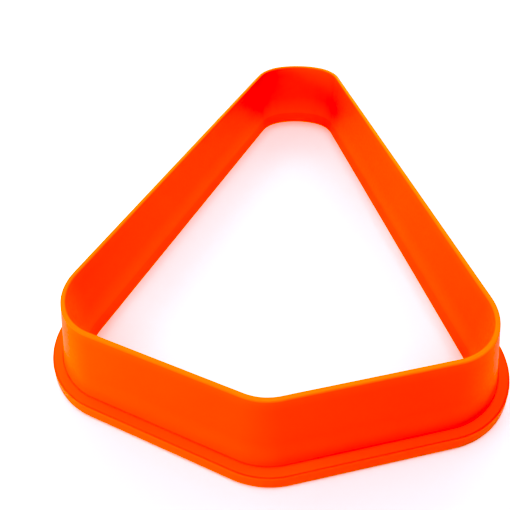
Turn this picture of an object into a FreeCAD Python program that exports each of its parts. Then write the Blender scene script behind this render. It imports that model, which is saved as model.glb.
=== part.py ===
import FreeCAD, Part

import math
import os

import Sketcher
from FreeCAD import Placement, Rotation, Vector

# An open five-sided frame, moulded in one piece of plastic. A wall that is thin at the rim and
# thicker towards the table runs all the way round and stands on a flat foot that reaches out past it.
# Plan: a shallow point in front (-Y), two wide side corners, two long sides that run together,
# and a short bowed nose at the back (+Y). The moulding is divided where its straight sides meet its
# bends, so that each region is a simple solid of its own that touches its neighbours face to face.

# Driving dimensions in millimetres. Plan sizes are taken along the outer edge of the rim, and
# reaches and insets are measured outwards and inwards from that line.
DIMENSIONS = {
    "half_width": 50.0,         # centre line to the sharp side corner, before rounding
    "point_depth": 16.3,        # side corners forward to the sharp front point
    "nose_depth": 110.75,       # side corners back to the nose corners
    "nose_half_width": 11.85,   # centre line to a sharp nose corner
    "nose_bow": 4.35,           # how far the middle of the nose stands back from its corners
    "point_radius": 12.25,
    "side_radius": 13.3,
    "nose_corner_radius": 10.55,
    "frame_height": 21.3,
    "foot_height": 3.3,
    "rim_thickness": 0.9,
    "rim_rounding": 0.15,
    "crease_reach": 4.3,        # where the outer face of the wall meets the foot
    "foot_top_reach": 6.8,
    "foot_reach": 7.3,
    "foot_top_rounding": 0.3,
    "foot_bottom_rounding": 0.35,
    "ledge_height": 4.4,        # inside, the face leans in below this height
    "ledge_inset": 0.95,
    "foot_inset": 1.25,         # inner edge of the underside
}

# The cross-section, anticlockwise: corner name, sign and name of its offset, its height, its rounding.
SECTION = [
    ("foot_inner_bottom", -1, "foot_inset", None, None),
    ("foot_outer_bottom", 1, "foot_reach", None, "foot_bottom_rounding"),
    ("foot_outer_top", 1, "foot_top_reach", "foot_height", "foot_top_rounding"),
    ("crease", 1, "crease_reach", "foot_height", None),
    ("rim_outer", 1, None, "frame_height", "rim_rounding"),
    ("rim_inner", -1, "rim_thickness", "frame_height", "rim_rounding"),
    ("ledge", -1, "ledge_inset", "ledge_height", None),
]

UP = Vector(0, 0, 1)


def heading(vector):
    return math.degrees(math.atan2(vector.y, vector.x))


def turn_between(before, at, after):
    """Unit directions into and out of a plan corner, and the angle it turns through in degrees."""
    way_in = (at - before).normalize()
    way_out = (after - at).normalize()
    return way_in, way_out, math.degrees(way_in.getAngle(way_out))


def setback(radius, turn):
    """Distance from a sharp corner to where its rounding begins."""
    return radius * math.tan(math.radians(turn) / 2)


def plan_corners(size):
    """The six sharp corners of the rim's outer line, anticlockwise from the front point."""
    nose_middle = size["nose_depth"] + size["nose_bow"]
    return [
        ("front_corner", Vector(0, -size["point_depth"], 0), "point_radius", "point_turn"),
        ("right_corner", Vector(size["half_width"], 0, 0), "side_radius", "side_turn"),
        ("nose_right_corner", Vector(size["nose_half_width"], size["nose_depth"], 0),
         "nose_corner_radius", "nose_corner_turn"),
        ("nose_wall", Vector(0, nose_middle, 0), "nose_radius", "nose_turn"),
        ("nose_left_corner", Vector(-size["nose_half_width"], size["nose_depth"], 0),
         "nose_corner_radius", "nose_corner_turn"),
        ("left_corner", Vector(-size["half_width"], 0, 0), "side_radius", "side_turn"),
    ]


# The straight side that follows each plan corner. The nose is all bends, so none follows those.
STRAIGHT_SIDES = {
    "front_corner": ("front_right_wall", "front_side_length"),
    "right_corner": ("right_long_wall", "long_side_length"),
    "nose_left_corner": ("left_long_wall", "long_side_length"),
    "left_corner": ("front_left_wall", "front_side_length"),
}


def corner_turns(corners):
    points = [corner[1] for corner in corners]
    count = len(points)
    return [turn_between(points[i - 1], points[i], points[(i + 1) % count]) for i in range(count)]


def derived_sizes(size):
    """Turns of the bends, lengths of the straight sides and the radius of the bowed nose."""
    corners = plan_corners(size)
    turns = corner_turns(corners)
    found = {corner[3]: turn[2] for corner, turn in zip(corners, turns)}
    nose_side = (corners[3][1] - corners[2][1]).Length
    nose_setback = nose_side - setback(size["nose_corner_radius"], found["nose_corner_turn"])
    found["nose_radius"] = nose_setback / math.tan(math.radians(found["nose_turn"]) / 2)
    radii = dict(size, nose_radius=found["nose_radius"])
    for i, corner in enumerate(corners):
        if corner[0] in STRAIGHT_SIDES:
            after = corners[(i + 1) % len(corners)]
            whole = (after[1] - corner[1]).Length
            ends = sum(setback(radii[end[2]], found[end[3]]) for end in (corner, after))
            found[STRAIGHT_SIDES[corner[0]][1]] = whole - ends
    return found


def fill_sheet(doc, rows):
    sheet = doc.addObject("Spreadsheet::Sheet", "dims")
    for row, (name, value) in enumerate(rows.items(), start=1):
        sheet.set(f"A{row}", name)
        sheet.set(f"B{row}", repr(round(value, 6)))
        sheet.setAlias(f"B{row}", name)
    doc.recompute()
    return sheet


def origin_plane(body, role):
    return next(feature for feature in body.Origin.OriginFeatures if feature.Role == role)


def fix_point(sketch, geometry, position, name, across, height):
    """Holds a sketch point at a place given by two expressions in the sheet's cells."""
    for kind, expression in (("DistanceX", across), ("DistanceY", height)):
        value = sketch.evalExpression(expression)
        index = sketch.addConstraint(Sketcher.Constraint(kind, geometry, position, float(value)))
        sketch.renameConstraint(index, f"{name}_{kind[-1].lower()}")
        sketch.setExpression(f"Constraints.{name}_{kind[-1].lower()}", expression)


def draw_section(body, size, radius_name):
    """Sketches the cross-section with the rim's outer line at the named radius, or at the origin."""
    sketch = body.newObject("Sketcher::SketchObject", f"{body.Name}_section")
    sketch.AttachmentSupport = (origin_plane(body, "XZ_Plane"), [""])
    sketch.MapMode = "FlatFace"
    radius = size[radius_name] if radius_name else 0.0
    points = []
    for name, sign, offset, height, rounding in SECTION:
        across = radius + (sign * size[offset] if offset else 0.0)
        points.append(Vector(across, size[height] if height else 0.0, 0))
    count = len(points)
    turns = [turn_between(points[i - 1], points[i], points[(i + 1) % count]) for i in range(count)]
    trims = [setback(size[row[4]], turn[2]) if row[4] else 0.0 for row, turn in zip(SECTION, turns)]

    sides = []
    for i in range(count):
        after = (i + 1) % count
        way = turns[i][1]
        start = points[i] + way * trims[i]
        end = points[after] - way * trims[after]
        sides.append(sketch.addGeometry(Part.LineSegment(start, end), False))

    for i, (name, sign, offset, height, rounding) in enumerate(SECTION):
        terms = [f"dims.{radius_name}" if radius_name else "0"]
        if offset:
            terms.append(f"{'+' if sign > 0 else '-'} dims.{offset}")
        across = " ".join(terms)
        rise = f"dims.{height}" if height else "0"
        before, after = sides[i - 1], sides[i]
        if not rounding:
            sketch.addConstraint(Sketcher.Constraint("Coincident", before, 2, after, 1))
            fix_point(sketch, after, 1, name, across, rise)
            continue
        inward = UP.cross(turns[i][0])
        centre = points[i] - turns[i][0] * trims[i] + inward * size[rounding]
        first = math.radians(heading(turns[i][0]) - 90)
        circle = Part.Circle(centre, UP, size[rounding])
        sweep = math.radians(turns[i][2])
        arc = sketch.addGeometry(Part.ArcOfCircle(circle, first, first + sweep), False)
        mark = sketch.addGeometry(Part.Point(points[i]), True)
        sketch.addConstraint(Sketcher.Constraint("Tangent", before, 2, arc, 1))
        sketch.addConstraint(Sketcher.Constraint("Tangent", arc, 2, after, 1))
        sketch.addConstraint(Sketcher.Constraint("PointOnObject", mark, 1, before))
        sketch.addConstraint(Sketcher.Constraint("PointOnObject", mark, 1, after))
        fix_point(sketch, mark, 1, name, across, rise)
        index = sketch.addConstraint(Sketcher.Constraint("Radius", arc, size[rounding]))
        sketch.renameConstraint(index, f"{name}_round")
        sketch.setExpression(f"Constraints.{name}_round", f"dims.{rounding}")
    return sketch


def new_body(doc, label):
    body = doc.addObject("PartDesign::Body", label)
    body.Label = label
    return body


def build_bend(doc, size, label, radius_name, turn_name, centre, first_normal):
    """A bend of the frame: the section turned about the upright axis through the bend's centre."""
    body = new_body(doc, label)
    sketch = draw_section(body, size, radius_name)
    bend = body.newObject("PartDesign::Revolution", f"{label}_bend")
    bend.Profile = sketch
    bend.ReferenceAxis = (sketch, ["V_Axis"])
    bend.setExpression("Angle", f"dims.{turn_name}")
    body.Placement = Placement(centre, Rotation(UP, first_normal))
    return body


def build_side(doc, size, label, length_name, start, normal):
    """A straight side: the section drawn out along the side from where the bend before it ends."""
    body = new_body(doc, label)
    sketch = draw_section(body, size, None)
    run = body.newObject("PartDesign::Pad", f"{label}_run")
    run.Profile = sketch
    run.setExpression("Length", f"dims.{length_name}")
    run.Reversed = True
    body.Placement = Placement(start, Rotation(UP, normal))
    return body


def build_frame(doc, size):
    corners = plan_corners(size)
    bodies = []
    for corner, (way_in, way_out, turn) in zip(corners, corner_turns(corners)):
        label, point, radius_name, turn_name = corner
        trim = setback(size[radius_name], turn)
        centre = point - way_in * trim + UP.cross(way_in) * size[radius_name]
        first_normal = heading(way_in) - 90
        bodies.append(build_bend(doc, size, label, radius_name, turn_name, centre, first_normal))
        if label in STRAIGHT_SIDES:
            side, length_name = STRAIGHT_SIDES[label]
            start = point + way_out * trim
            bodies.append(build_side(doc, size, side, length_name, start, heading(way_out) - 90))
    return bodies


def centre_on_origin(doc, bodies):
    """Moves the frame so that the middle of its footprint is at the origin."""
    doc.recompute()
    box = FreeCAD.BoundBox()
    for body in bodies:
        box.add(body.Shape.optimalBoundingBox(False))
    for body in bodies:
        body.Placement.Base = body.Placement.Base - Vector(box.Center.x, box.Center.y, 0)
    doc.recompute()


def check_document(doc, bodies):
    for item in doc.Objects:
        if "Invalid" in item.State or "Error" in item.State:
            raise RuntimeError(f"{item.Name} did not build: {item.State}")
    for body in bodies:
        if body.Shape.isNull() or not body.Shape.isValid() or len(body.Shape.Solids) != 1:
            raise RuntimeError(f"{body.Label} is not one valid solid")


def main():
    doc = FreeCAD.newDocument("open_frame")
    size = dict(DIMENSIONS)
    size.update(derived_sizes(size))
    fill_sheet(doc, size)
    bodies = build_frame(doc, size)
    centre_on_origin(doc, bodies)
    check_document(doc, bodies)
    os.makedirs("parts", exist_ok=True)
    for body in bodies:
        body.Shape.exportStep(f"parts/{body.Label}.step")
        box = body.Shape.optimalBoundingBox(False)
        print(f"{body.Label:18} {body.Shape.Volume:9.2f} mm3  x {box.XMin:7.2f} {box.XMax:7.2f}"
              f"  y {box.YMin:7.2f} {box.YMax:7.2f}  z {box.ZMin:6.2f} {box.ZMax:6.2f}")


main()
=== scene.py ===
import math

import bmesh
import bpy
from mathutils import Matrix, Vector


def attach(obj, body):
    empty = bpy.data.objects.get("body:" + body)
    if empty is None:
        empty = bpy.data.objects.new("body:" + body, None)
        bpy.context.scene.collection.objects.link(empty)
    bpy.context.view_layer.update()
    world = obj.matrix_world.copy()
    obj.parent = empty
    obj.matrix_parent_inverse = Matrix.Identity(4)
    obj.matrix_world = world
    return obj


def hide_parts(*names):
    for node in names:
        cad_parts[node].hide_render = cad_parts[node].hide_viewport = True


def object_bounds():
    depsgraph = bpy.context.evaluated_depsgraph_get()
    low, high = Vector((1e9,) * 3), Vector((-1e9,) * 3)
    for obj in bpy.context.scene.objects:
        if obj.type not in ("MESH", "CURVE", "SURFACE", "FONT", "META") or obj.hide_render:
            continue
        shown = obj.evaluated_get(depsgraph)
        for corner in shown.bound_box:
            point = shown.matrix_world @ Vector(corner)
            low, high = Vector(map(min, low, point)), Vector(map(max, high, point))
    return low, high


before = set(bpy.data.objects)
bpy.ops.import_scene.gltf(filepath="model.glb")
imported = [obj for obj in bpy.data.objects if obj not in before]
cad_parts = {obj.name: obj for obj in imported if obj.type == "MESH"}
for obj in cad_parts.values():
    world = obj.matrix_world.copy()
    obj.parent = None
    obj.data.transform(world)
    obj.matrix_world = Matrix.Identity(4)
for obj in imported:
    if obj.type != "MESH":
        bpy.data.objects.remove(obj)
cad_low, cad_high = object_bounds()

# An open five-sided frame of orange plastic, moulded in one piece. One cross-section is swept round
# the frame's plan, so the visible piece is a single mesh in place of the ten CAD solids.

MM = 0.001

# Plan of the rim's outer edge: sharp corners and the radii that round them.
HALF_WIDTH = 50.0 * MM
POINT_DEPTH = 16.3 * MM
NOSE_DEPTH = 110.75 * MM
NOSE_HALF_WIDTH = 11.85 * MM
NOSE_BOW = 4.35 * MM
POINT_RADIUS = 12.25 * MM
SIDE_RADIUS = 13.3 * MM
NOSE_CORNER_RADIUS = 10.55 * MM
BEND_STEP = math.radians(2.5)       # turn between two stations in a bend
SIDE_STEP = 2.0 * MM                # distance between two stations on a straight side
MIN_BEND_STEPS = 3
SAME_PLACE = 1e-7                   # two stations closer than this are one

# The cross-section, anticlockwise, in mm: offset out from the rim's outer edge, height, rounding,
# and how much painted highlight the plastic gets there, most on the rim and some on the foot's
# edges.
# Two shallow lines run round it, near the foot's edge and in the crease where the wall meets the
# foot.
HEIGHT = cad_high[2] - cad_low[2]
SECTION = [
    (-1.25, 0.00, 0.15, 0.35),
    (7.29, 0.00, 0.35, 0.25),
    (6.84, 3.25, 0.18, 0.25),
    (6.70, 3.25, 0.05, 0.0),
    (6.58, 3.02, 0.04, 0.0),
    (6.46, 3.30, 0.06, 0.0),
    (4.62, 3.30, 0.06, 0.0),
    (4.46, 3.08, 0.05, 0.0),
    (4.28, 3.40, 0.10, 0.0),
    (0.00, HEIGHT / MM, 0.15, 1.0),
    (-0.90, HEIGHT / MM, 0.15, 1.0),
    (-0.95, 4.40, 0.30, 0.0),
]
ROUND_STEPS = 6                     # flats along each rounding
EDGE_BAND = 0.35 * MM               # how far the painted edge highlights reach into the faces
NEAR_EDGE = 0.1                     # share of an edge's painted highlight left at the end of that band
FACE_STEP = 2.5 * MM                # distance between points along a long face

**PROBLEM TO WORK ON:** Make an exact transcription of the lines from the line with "if empty is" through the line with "obj.matrix_world = world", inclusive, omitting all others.

**OUTPUT FOR THIS TASK:**
    if empty is None:
        empty = bpy.data.objects.new("body:" + body, None)
        bpy.context.scene.collection.objects.link(empty)
    bpy.context.view_layer.update()
    world = obj.matrix_world.copy()
    obj.parent = empty
    obj.matrix_parent_inverse = Matrix.Identity(4)
    obj.matrix_world = world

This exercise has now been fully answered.